Paul declares that sin is not to have a place in our lives. The idea of reign in 6.12 is that of a king ruling a kingdom – sin should NOT be ruling your life. It is to have no voice or say, in fact, Paul says sin has been done away with in Christ and therefore no longer has power and authority over you – you are free! Yet while we are free, if we so choose, we can put the noose around our necks, hand the rope to sin and say, “do what you want with me.” By doing so, we give the control of our lives over to sin and we will have no choice but to obey its commands and “lusts.”
The idea of “present” in 6.13 literally means to yield. Paul says you will yield to one of two things – either to sin or to God. “Instrument” in this passage is actually the Greek word for “weapon of warfare” – think of it as a huge sword. If we choose to yield our lives to sin, it will take our life as a weapon of warfare, march into our world, and use us to produce unrighteousness. You cannot sin in a bubble – all sin affects those around you at some level, even if you can’t see the results now. Sin is wielding you as a sword to wreak destruction in the world.
However, if you present your life to God, He will use you as a weapon of warfare, march into the world, and produce righteousness. You don’t get a choice whether or not you are used as a weapon of warfare, but you do choose whom you will yield to – either to sin producing unrighteousness, or to God producing righteousness.

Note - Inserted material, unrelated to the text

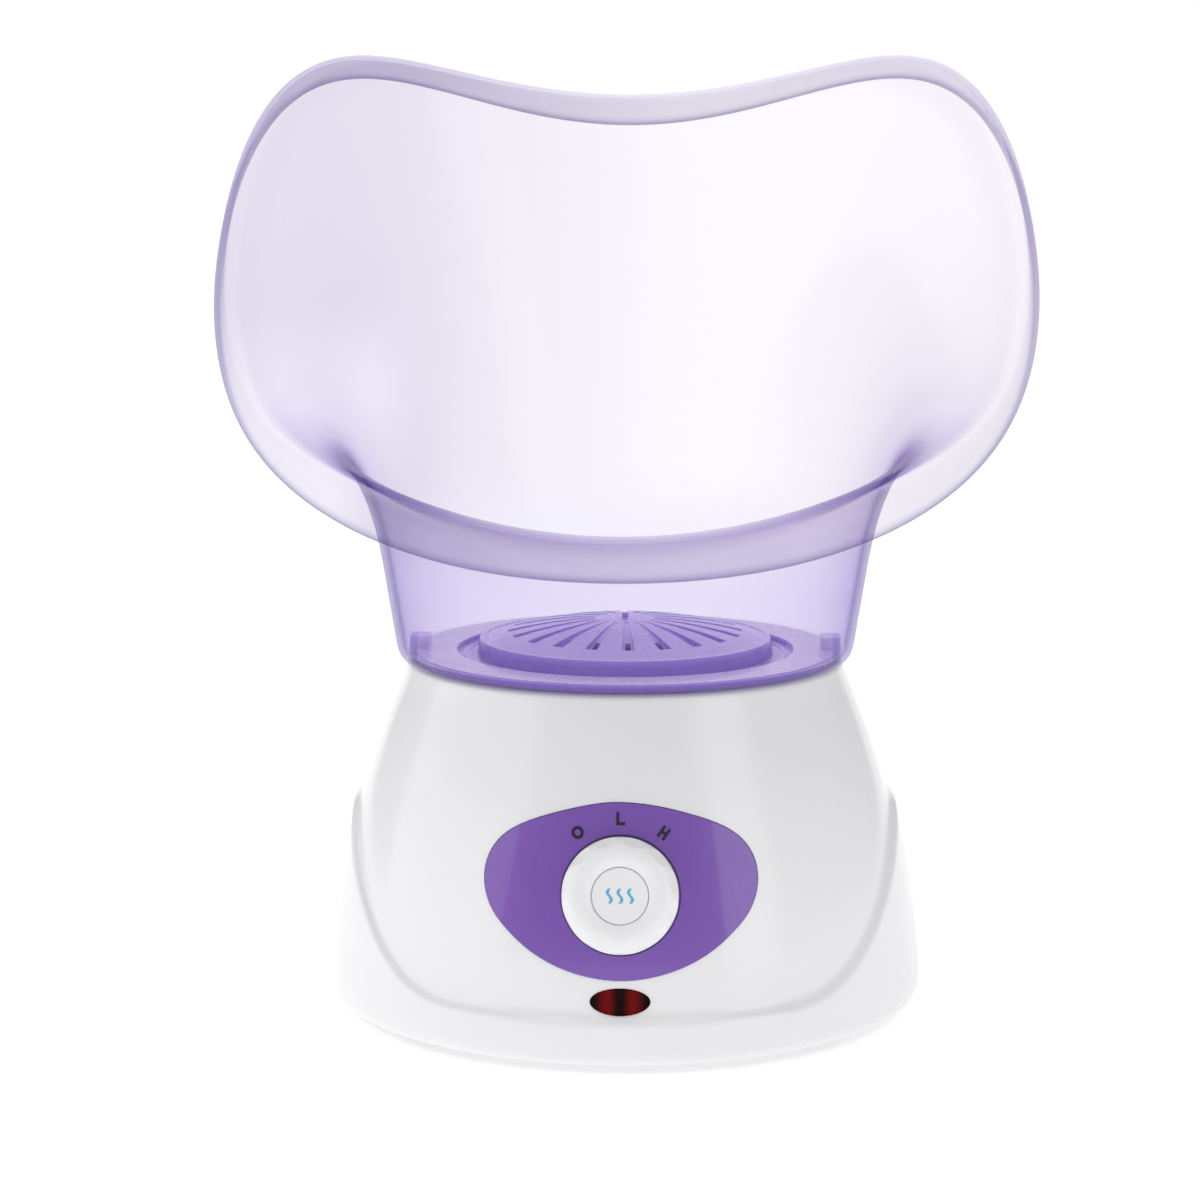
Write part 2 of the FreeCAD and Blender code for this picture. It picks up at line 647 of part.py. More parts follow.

Whom are you yielding to? Have you turned within, seeing and deciding your own “rightness” or are you completely surrendered and dependent upon Jesus as your rightness? It does not matter if you are good or bad, the question is who is sourcing your life? If you source your life, it always produces sin. The moment we turn within and decide our own rightness, downfall and destruction are quickly coming. AB Simpson once said about David, “It is frightful to see how speedily and how utterly the sensitive, spiritual nature of this man of God was paralyzed and petrified by one brief hour of sin.” May our life’s testimony NOT be the downfall of David, but rather characterized by the embrace and intimacy of our life with Jesus as He flows and sources us.